The analogy I usually use for U = RI is that it’s a system of water flowing through a tube where I = how much water is going through, R = inverse to the width of the inner diameter of the tubing and U = the pressure the amount of water puts on the tubing. But once you start adding parts it becomes harder and harder to explain.

@Krindor increasing the inductance in a circuit means increasing the time it takes for current to increase or decrease with applied or removed voltage.

so for example at 50% duty cycle, the battery could be supplying pulses of 60a, half the time, which averages to 30a. the battery side of the circuit has low inductance and so the current can ramp up to 60a and down to 0a very quickly.

on the motor side, the inductance is very high, so when the current from the battery shuts off, the circuit is rewired/switched so that the leads coming from the motor forms a loop, which allows the current to flow inductively (without applied voltage) for a short time.

the time scale of the on-off pulses from the battery are so short in duration that during the off times when there is no battery current, the current continues to flow in the motor entirely from the inductance.

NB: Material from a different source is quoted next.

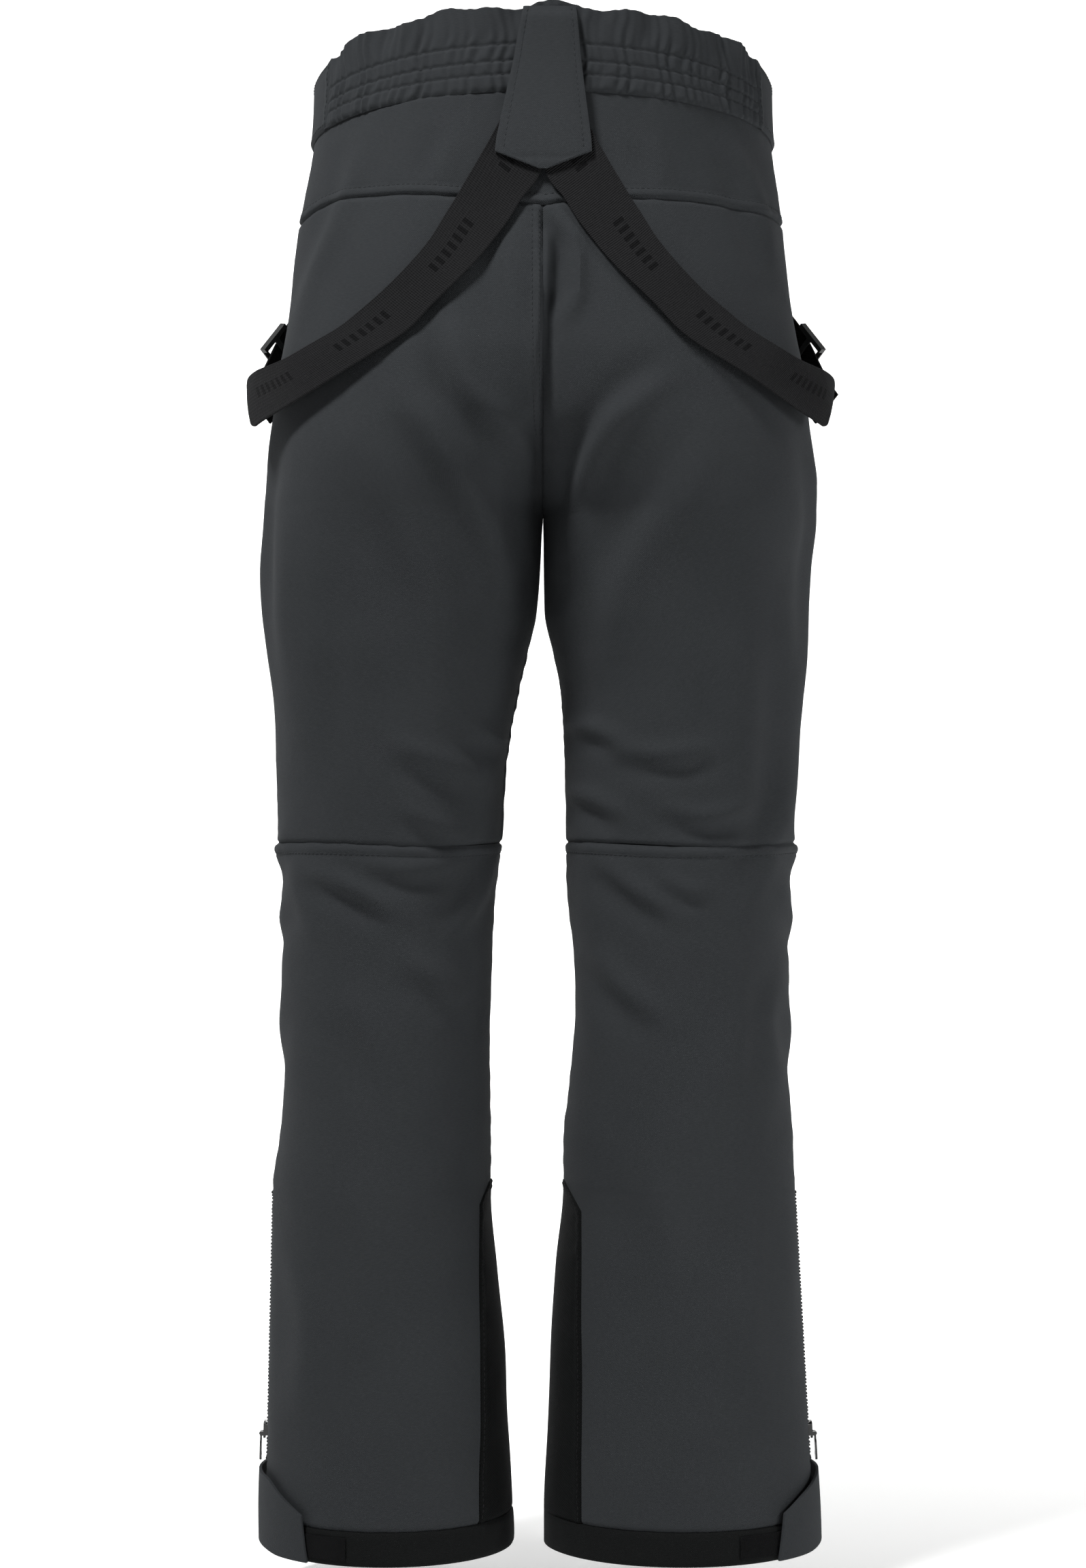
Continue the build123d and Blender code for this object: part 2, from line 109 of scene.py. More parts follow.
def smooth_through(knots: np.ndarray, values: np.ndarray, at: np.ndarray) -> np.ndarray:
    """Cubic through the knots that never overshoots them.

    Args:
        knots: Rising positions.
        values: Value at each knot.
        at: Positions to read.

    Returns:
        The values there, in the shape of at.
    """
    gap = np.diff(knots)
    slope = np.diff(values) / gap
    tangent = np.zeros_like(values)
    same = slope[:-1] * slope[1:] > 0
    before, after = np.where(same, slope[:-1], 1.0), np.where(same, slope[1:], 1.0)
    weight_a, weight_b = 2 * gap[1:] + gap[:-1], gap[1:] + 2 * gap[:-1]
    tangent[1:-1] = np.where(same, (weight_a + weight_b) / (weight_a / before + weight_b / after), 0.0)
    tangent[0], tangent[-1] = slope[0], slope[-1]
    i = np.clip(np.searchsorted(knots, at) - 1, 0, len(knots) - 2)
    t = (at - knots[i]) / gap[i]
    a, b = values[i], values[i + 1]
    start, stop = tangent[i] * gap[i], tangent[i + 1] * gap[i]
    bend = t * t * (3 - 2 * t)
    return a + (b - a) * bend + start * t * (1 - t) ** 2 + stop * t * t * (t - 1)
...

so 60a from the battery half the time (30a average) can result in 60a in the motor the whole time, because the current still flows in the motor inductively while it is not flowing from the battery, but we say the 60a the motor sees the whole time is half the voltage of the battery if the duty cycle is 50%.

hope this helps.

if you happen to be wondering what “powers” the current that continues to flow in the motor when you remove the battery current… it’s the collapsing magnetic field of the stator which stores energy in the magnetic field itself.

the inductance is directly proportional to the magnetic field produced by a given amount of current, and since the motor produces a large magnetic field for a given current, it has high inductance, and the current still flows for a while when you remove the battery current if you quickly short the motor to itself.

That does help,

Correct me if I’m wrong,
But if I were to make an analogy with a spring, if the inductor were to be a spring, the voltage the power used to push the spring back and the current the power/second when the spring retracts back into equilibrium. The retraction meter/second is constant. This would mean that the higher the voltage is, the more amps it can push back. Meaning that in the end, it would result in less amp usage with more voltage used instead.

Does this sound kind of sane?

when you send current through the motor, because of the high inductance (created by the coil shape of the winding combined with the iron in the stator, which forms an elecromagnet) it takes extra time to reach a given amount of current, compared to the time it would take if you used a straight wire with no iron stator.

during this “extra time” you are building a magnetic field or “compressing a spring” or “storing energy”… when you remove the battery voltage, the spring releases and powers the current that continues to flow for a short time without any battery voltage.

That does make sense, thanks a lot for the help!